MALANG, iNews.id - Perajin keripik tempe di Malang kelimpungan pascapencabutan minyak goreng bersubsidi untuk Industri Kecil Menengah (IKM). Sebab, biaya operasional membengkak menyusul kenaikan harga minyak goreng yang cukup tinggi.
Ketua Paguyuban Sentra Keripik dan Tempe Sanan M Arif Sofyan Hadi mengatakan, penghentian minyak bersubsidi terjadi sejak 16 Maret lalu. Namun, dia tidak mengetahui alasan penghentian itu.
"Tahu-tahu pemberitahuannya jam 06.30 malam. Itu langsung kita dapat kabar bahwa minyak subsidi diberhentikan," ucap Sofyan Hadi, Senin (28/3/2022).

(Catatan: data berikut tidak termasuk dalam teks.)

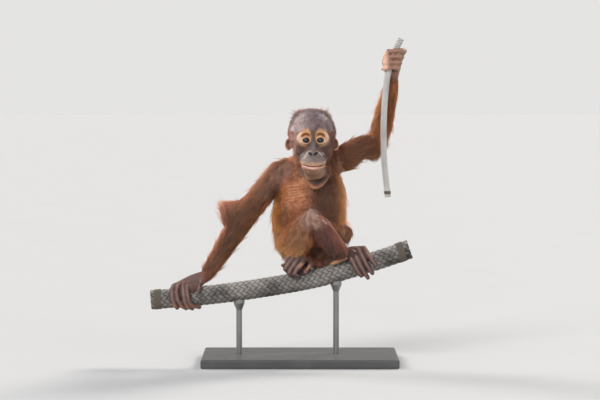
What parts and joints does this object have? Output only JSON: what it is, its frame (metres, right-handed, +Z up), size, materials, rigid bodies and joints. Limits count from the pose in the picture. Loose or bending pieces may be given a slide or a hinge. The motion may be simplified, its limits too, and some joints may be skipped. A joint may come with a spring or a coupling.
{
  "type": "orangutan",
  "caption": "Life-size model of a young orangutan squatting on a braided rope, one arm raised to hold a thin line, on a flat stand with rods.",
  "frame": {"origin": "middle of the stand base's underside, which is the floor", "axes": "+Z up; the animal faces -Y; +X is to the animal's left, along the perch"},
  "size_m": [0.5374, 0.25, 0.667],
  "materials": {
    "coat": "rust-red hair over brown skin",
    "face_skin": "grey-brown bare skin with tan eye rings and pink lips",
    "hand_skin": "creased purple-brown bare skin",
    "eye": "wet, near black",
    "rope": "grey braided cord",
    "stand": "satin dark grey"
  },
  "bodies": {
    "root": {"head": "face_skin", "ear_right": "face_skin", "ear_left": "face_skin", "eye_right": "eye", "eye_left": "eye", "neck": "coat", "throat": "coat", "torso": "coat", "upper_arm_right": "coat", "forearm_right": "coat", "hand_right": "hand_skin", "upper_arm_left": "coat", "forearm_left": "coat", "hand_left": "hand_skin", "thigh_right": "coat", "shin_right": "coat", "foot_right": "hand_skin", "thigh_left": "coat", "shin_left": "coat", "foot_left": "hand_skin", "perch_rope": "rope", "hand_line": "rope", "stand_base": "stand", "stand_rod_right": "stand", "stand_rod_left": "stand"}
  },
  "joints": []
}
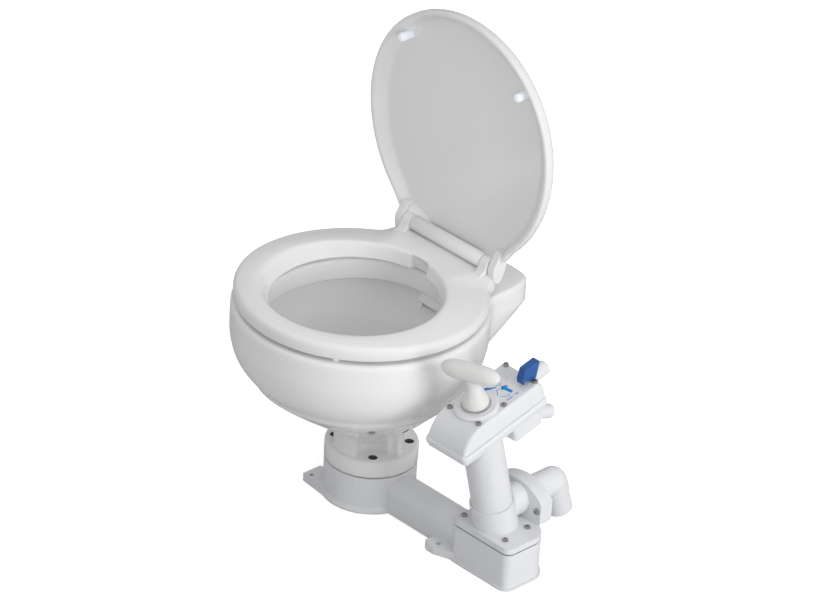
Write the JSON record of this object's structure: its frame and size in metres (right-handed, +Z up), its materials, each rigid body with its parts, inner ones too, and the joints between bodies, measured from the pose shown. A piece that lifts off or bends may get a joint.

Menurutnya, selain dialokasikan pelaku pengerajin tempe dan keripik di Sanan, distribusi minyak goreng subsidi itu dialokasikan kepada pelaku IKM yang ada di luar Sanan, tetapi melalui proses verifikasi yang jelas dan ketat. Dimana setiap pelaku IKM harus mencantumkan foto dan didata terlebih dahulu.
"Kita yang dari luar wilayah Sanan ada datanya semua kalau memang IKM. Coba difoto, tempatnya untuk penggorengan kalau oke baru kita kasih. Jadi kita nggak sembarangan kita kasi orang. Memang ini khusus untuk IKM," katanya.
Sofyan menambahkan, biasanya dalam satu minggu pemerintah mengirimkan sebanyak dua sampai tiga kali pengiriman dengan jumlah besar, yang diperuntukkan untuk para pelaku IKM tempe dan keripik di Sanan. Dimana total ada sekitar 350 pelaku IKM yang biasanya membutuhkan minimal 15-16 kilogram minyak goreng.
"Kebijakan dari pemerintah kita nggak tahu dapat berapa pengiriman, ini katanya siap satu minggu tiga kilo oke. Rata-rata ambil yang kecil saja itu 1 jirigen 15 atau 16 kilogram itu yang minim," ucapnya.
"Sedangkan ini yang enam jirigen satu hari ada yang sampai delapan, ada yang lima. Memang bukan industri besar, .memang kita sentranya tapi semua home industri, saking banyaknya pengerajin kita membutuhkan minyak yang banyak," tambahnya.
Penghentian distribusi minyak goreng subsidi ini membuat para pelaku pengerajin tempe dan keripik terpaksa membeli minyak goreng nonsubsidi dengan harga yang mahal. Hal ini membuat keuntungan dari para pengerajin keripik dan tempe ini berkurang cukup drastis, bahkan beberapa di antaranya tak bisa balik modal dan merugi.
"Kita cari yang ada saja yang nonsubsidi, yang satu karton (harganya) Rp270.000-Rp260.000, kita ambil terpaksa. Dari keuntungan ya kita nggak dapat keuntungan cuma bisa makan untuk bertahan saja," katanya.